On Thursdays and Fridays I become very tired from all the work I am doing during the week. I am happy that I have been doing so well in my college courses. I am taking my college one day at a time, which has relieved a lot of the burden off of me. Since my mother passed away in June of '08, I know what grief is and I know what the loss of someone really close to you does. I have been holding on to this relationship with my AH because I hate going through grief. This has been probably since we got married. Which we got married for all the wrong reasons. I do not contact him, and he does not contact me. We have a daughter together. On days like today, I am full of guilt because I feel guilty that I am not making any efforts to let him see our baby. I am so angry today because he chooses that horrible lifestyle over his family. This is a cycle with me. It is getting better. I go for days when I don't feel this pain, and everytime something creeps up, I can surrender it. On days like today I have this constant grief. Could someone please help me understand how I could go about ending these feelings of guilt. It is eating me alive. It really bothers me when it is just me and our daughter. Instead of enjoying her, I feel guilty that he isn't getting to see her grow up. I get so focused on him that I even focus on his ex who is the mother of his kids. I realize just how very sick this is, and had no idea that I have been addicted to people for most of my adult life. Please help me with some ESH. Would greatly be appreciated. I just feel great despair because I never intended to become a single mother with three girls, and only one of my girls' fathers' has anything to do with her. My XAH never sees our daughter and now my AH. Just seeing the common denominator in this is me: I realize I have made big mistakes in choosing to marry these men and I am experiencing guilt to the point of thinking that my kids would be better off if I had given them up for adoption. I am just being honest of some of the thoughts that come into my head. Sometimes I just feel like no one truly cares about us, and I just wonder sometimes what it is about me that makes me so undesirable to my own freaking husband!!

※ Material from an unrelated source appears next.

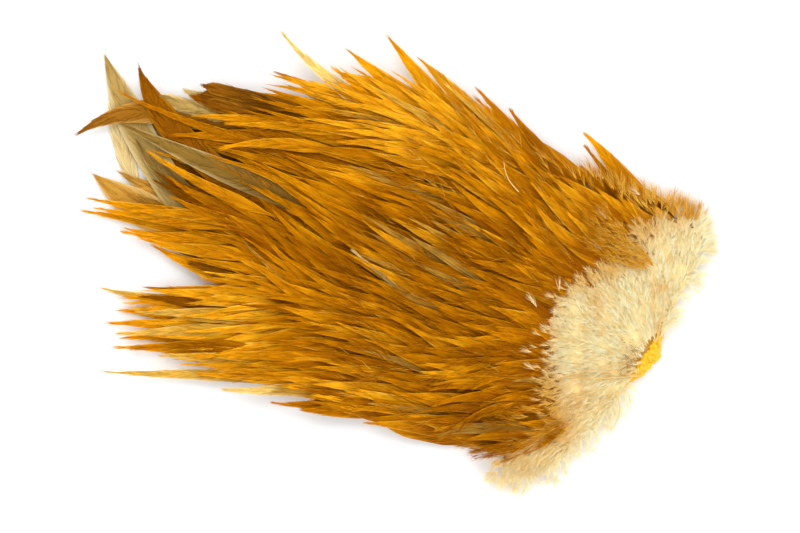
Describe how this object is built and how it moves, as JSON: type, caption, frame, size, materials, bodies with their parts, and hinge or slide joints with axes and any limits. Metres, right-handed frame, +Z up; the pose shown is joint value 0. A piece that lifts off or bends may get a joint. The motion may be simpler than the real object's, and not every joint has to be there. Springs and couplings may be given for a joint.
{
  "type": "rooster saddle hackle",
  "caption": "Dried rooster saddle patch lying flat: hide with cream down at the neck end and shingled long golden hackle feathers.",
  "frame": {"origin": "middle of the patch's box, on the surface that it lies on", "axes": "+X along the patch towards the cut neck edge, +Y across it, +Z up out of the hide on its feathered side"},
  "size_m": [0.2234, 0.1422, 0.0148],
  "materials": {
    "dried_hide": "dried, fatty yellow",
    "cream_down": "soft matted down",
    "gold_vane": "satin, fibrous",
    "pale_gold_vane": "satin, fibrous",
    "brown_vane": "satin, fibrous",
    "tan_vane": "satin, fibrous",
    "grey_vane": "satin, fibrous"
  },
  "bodies": {
    "root": {"back_feather_01": "gold_vane", "back_feather_02": "gold_vane", "back_feather_03": "gold_vane", "back_feather_04": "gold_vane", "back_feather_05": "gold_vane", "back_feather_06": "gold_vane", "back_feather_07": "gold_vane", "back_feather_08": "gold_vane", "back_feather_09": "gold_vane", "back_feather_10": "gold_vane", "back_feather_11": "gold_vane", "back_feather_12": "gold_vane", "back_feather_13": "gold_vane", "back_feather_14": "gold_vane", "back_feather_15": "gold_vane", "back_feather_16": "gold_vane", "back_feather_17": "gold_vane", "back_feather_18": "gold_vane", "back_feather_19": "gold_vane", "back_feather_20": "gold_vane", "back_feather_21": "gold_vane", "back_feather_22": "gold_vane", "back_feather_23": "gold_vane", "back_feather_24": "gold_vane", "back_feather_25": "gold_vane", "back_feather_26": "gold_vane", "back_feather_27": "gold_vane", "back_feather_28": "gold_vane", "back_feather_29": "gold_vane", "back_feather_30": "gold_vane", "brown_feather_blunt": "brown_vane", "brown_feather_curved": "brown_vane", "brown_feather_inner": "brown_vane", "brown_feather_upright": "brown_vane", "gold_feather_crossing": "gold_vane", "gold_feather_high": "gold_vane", "gold_feather_inner": "gold_vane", "gold_feather_low": "gold_vane", "gold_feather_notch": "gold_vane", "grey_feather_middle": "grey_vane", "grey_feather_outer": "grey_vane", "lobe_feather_1": "pale_gold_vane", "lobe_feather_2": "gold_vane", "lobe_feather_3": "gold_vane", "lobe_feather_4": "gold_vane", "lobe_feather_5": "gold_vane", "lobe_feather_6": "gold_vane", "lower_edge_feather_1": "pale_gold_vane", "lower_edge_feather_2": "gold_vane", "neck_down": "cream_down", "skin": "dried_hide", "slim_feather": "pale_gold_vane", "tan_feather": "tan_vane", "upper_edge_feather_1": "gold_vane", "upper_edge_feather_2": "pale_gold_vane", "upper_edge_feather_3": "gold_vane", "upper_edge_feather_4": "gold_vane", "upper_edge_feather_5": "gold_vane", "upper_edge_feather_6": "gold_vane", "upper_edge_feather_7": "gold_vane"}
  },
  "joints": []
}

((((KATH)))) I too feel similar things when I think about what I have done in my life. I have been married twice, one was a cheater, one was an abuser/control freak. I know too well the mommy guilt. I am new to alanon as well, so I don't have a ton of wise things to say... Guilt is a funny thing. When someone is behaving inappropriately, or steps over our boundries, we may try to get them to stop, and then they get defensive and we feel guilty. Its a crazy cycle. It is so hard to seperate our issues from theirs and we get dragged into stuff again and again. Breaking the cycle is hard, but you are doing it! You can show and bring up your girls to be strong independent women! Going to college and getting out of your situation can only help them :) This too shall pass...

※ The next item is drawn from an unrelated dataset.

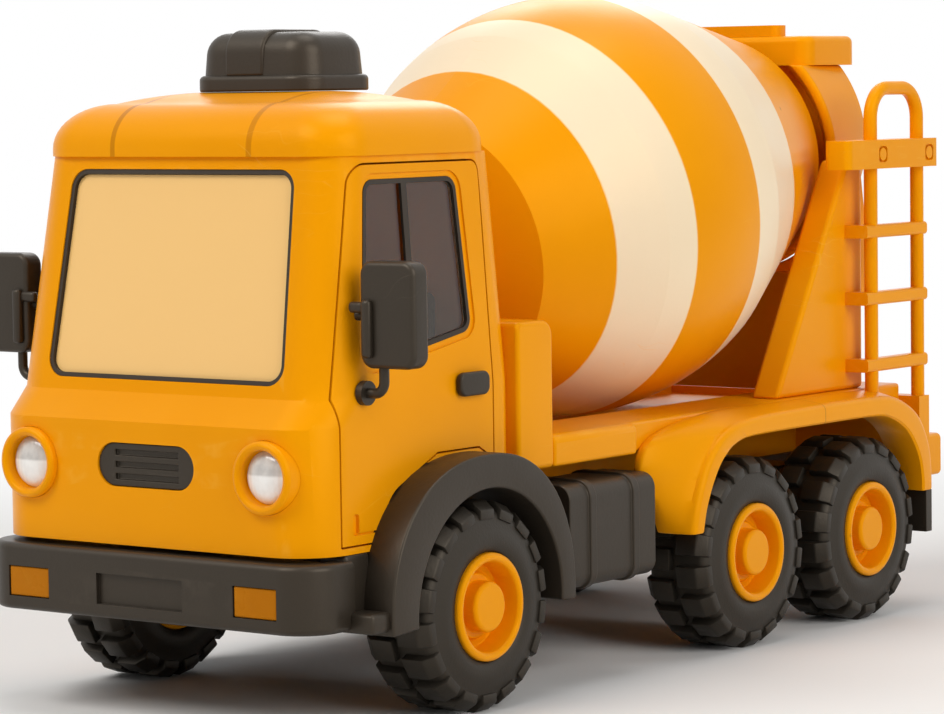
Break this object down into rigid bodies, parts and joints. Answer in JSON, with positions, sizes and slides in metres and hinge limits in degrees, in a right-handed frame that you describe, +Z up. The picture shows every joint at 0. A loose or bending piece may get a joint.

Thank you. I really have always chosen men who were cheaters, abusing control freaks, or alch/addicts. I guess I just sometimes feel sad for myself because of all the craziness I went through during these relationships. I was running from an abusive situation at home and trying to find relief with the wrong crowd. Glad you are here. It really helps a lot to be able to type in my frustrations. I just read a daily reading that says: "Today I acknowledge that I have needs, and I will begin to get my needs met. I don't have to take care of people so that they will like me. Pleasing people for approval is exhausting, demeaning, and not worthy of my energy.
For so many years, I didn't admit that I had needs. It was as if I were an empty body walking around trying to grab leftovers from other people. In my mind, relationships and friendships were based solely on what I could do for others.

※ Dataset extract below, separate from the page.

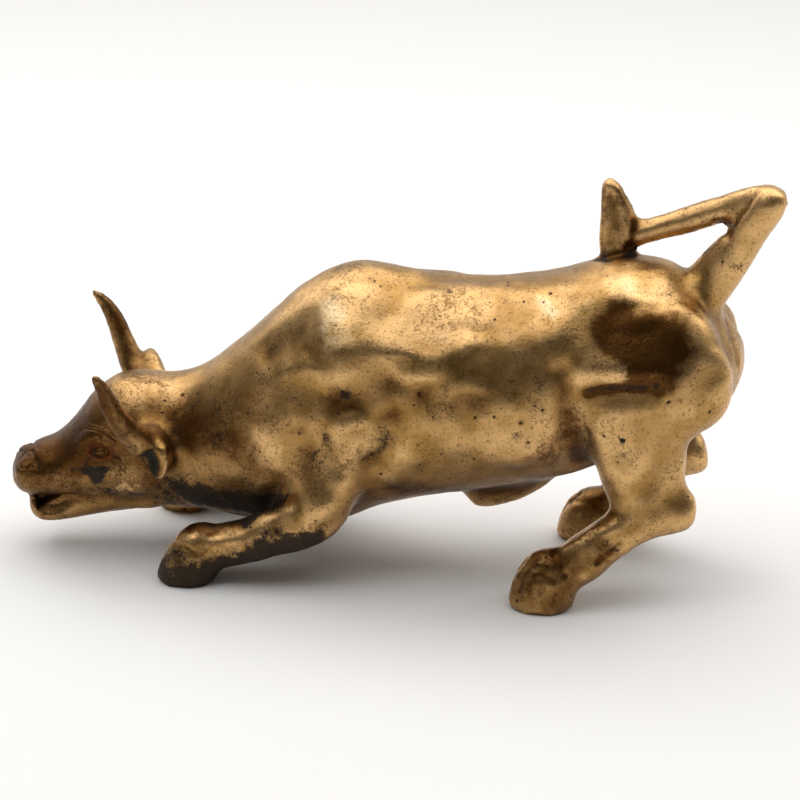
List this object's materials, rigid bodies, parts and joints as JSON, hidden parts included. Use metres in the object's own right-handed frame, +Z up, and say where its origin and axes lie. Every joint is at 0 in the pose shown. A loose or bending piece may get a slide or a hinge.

I declare aloud this day that I am likable and I am Lovable. All I have to do is believe in myself. This is my challenge. This is my goal, and I will achieve it."
Aloha Kath...great share and inventory...I went thru the same thing much the same way and it was temporary.
"I declare aloud this day that I am likable and I am Lovable. All I have to do is believe in myself. This is my challenge. This is my goal, and I will achieve it."
Doing self affirmation in thought and aloud works to build self esteem as long, for me I have arrive at the truth of myself. I can't overcome what needs to be changed just because I say it...know what I mean? I had to keep the stuff that was good in me and work on the improvements that needed to be made. I'm still working at some.
Is guilt the only feeling you choose to have? Yes feelings are choices and again for me those choices should be honest ones. I use to feel guilt because it came from my low self esteem and perceptions of self worth. Many times I "accepted" guilt as if someone was giving it to me or laying it on me and at other times it was the only feeling I came up with by default or habit. You can do an inventory on your feelings and how you arrive at them. You can also do an inventory at all of the feelings that are available to you for choice in any situation. Guilt for me today is not a primary choice. I will feel it if I intentionally do something that violates my value system. I don't let guilt tell me that I am a bad person...it may signify that I have done something wrong which can be corrected. Change the things that you can.
I did not realize that I could do an inventory on my feelings. I just did the one about resentments, of which I had plenty. I will do an inventory of my feelings. Thank you. I do accept and choose to feel guilt. It is habitual. It is also an affirmation from a very very negative place in me. I was told so many times that I was a terrible mother by the A in my life that I chose to believe it. I know its not true in my head, but my heart doesn't feel it yet because most of the time I feel like I am not a good mom. I feel "less than" a lot because this situation where my AH chooses drugs over us makes me feel like nothing. I know in my head, not in my heart yet. There are little glimpses of sanity that I catch, and I am just holding on to those, because I know someday it will be normal for me to just be okay no matter what.